What is something you miss about High School Football, specifically playing at Marian: "Luckily, I have not missed out on anything due to being at Marian since graduating College, I do miss the great times on and off the field as a player with our group when I went through Marian. I do miss the contact and the outlet that football provided. One thing the sport has taught me is to never be satisfied, always strive to learn more, do better, look for new challenges, and always play between the whistles (by the rules)."
What is one thing that you learned in youth football, that you still commit to and/or practice in the real world: "We are all in this together…..6th grade year and many years after that, from teams to community. Sports are still the best environment that can bring together all races, religions and political affiliations to work together."

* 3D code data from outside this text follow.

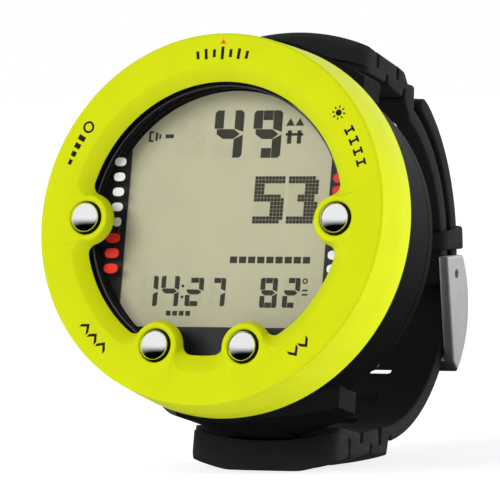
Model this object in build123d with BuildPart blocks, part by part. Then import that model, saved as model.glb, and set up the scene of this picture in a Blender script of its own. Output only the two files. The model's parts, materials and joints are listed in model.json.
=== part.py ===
"""Wrist dive computer on a buckled bellows strap, standing on its lower strap.

Millimetres, +Z up, the dial faces -Y and leans back. The origin is under the middle of the object.
Inside the case three directions are used: x to 3 o'clock, "up the dial" to 12 o'clock, and depth,
which is 0 on the bezel's front face and grows towards the wrist.
"""
import os
from math import cos, degrees, radians, sin, tan

from build123d import *

os.makedirs("parts", exist_ok=True)

# ---- stance -------------------------------------------------------------------------------------
LEAN = 12.0                      # the dial leans back by this angle
DIAL_Y = -37.58                  # place of the dial centre, so that the origin is under the middle
FLOOR_FLAT = 0.5                 # the soft lower strap is flattened this much where it stands
PAD_HALF, PAD_BACK, PAD_FRONT = 6.0, 8.0, -16.2   # edges of the flat pad that it stands on
PAD_H = 0.15                     # the rest of its underside is this much higher

# ---- bezel ----------------------------------------------------------------------------------------
BEZEL_R = 35.0                   # outer radius at the front
BEZEL_REAR_R = 35.8              # the wall flares a little towards the back
BEZEL_DEPTH = 11.7
BEZEL_FACE = 2.7                 # thickness of the front face
CHAMFER_R = 28.75                # outer edge of the inner chamfer
OPENING_R = 26.2                 # dial opening
CHAMFER_DEPTH = 1.7

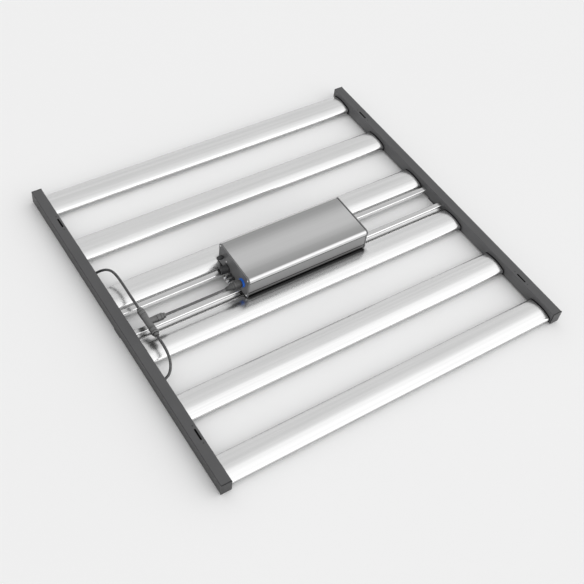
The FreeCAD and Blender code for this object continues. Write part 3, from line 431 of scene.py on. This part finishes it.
def pick_faces(piece, wanted):
    """Selects the faces whose middle and normal pass a test, and stops if none does."""
    mesh = bmesh.from_edit_mesh(piece.data)
    for face in mesh.faces:
        face.select = wanted(face.calc_center_median(), face.normal)
    if not any(face.select for face in mesh.faces):
        raise RuntimeError("no face of %s was picked" % piece.name)
    bmesh.update_edit_mesh(piece.data)


def turned(name, profile, centre, axis, steps):
    """A turned piece: its outline, as (along, radius) pairs, spun round an axis."""
    centre, axis = Vector(centre), Vector(axis)
    places = [centre + axis * along + Vector((0, 0, radius)) for along, radius in profile]
    deselect_all()
    bpy.ops.mesh.primitive_plane_add(size=0.001, location=places[0])
    piece = bpy.context.object
    piece.name = piece.data.name = name
    bpy.ops.object.transform_apply(location=True, rotation=True, scale=True)
    edit(piece, "VERT")
    bpy.ops.mesh.select_all(action="SELECT")
    bpy.ops.mesh.merge(type="CENTER")
    for before, place in zip(places, places[1:]):
        bpy.ops.mesh.extrude_region_move(TRANSFORM_OT_translate={"value": place - before})
    bpy.ops.mesh.select_all(action="SELECT")
    bpy.ops.mesh.spin(steps=steps, angle=math.tau, center=centre, axis=axis)
    bpy.ops.mesh.select_all(action="SELECT")
    bpy.ops.mesh.remove_doubles(threshold=1e-6)
    bpy.ops.mesh.normals_make_consistent(inside=False)
    bpy.ops.object.mode_set(mode="OBJECT")
    return piece


def ribs(piece, centre, axis, zone, steps, inset, height):
    """Raises every other side face between two places along the axis into a rib. A bore's
    wall in that zone counts as side faces too, so its ribs narrow the bore."""
    centre, axis = Vector(centre), Vector(axis)
    across = axis.cross(Vector((0, 0, 1))).normalized()

    def wanted(middle, normal):
        offset = middle - centre
        on_side = zone[0] < offset.dot(axis) < zone[1] and abs(normal.dot(axis)) < SIDE
        turn = math.atan2(offset.dot(across), offset.z) / math.tau * steps
        return on_side and math.floor(turn) % 2 == 0

    edit(piece)
    pick_faces(piece, wanted)
    bpy.ops.mesh.inset(thickness=inset, depth=height, use_individual=True)
    bpy.ops.object.mode_set(mode="OBJECT")


def joined(name, pieces):
    """Several pieces made one."""
    deselect_all()
    for piece in pieces:
        piece.select_set(True)
    bpy.context.view_layer.objects.active = pieces[0]
    bpy.ops.object.join()
    pieces[0].name = pieces[0].data.name = name
    return pieces[0]


def copies(piece, offsets):
    """Copies of a piece, each with its own mesh, moved from where it stands."""
    made = []
    for offset in offsets:
        deselect_all()
        piece.select_set(True)
        bpy.context.view_layer.objects.active = piece
        bpy.ops.object.duplicate_move(OBJECT_OT_duplicate={"linked": False},
                                      TRANSFORM_OT_translate={"value": offset})
        bpy.ops.object.transform_apply(location=True, rotation=True, scale=True)
        made.append(bpy.context.object)
    return made


def fit(piece, materials, slot, *nodes, body=None):
    """Puts a finished piece on its body, with its finish, in place of solid parts."""
    deselect_all()
    piece.select_set(True)
    bpy.context.view_layer.objects.active = piece
    bpy.ops.object.shade_smooth_by_angle(angle=math.radians(32))
    for material in materials:
        piece.data.materials.append(material)
    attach(piece, body or on_body(nodes[0]))
    if nodes:
        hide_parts(*nodes)


def second_finish(piece, wanted, sunk=None):
    """Gives the faces that pass a test the piece's second finish, and may sink them first."""
    edit(piece)
    pick_faces(piece, wanted)
    if sunk:
        bpy.ops.mesh.extrude_region_move(TRANSFORM_OT_translate={"value": sunk})
    piece.active_material_index = 1
    bpy.ops.object.material_slot_assign()
    bpy.ops.object.mode_set(mode="OBJECT")


def span(node):
    """A solid part's lowest corner, highest corner and middle."""
    low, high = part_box(node)
    return low, high, (low + high) / 2


def millimetres(*profile):
    """An outline in millimetres, carried to metres."""
    return [(along * MM, radius * MM) for along, radius in profile]


# --- routes of the leads, in metres ------------------------------------------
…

How does your faith fit play a role in your life both on the sidelines and off the field: "The great part of coaching at Catholic programs has been the ability to stress and show our faith, I have never coached in the Public school system, but watching news stories where coaches and players have been punished or fired due to sharing their faith reinforces my decision to stay at St Mary and Marian. The main role my faith plays on the field and off the field is that there is a strong foundation on how to treat players, parents, coaches, referees and the opponents. My faith keeps me focused on helping others reach their potential."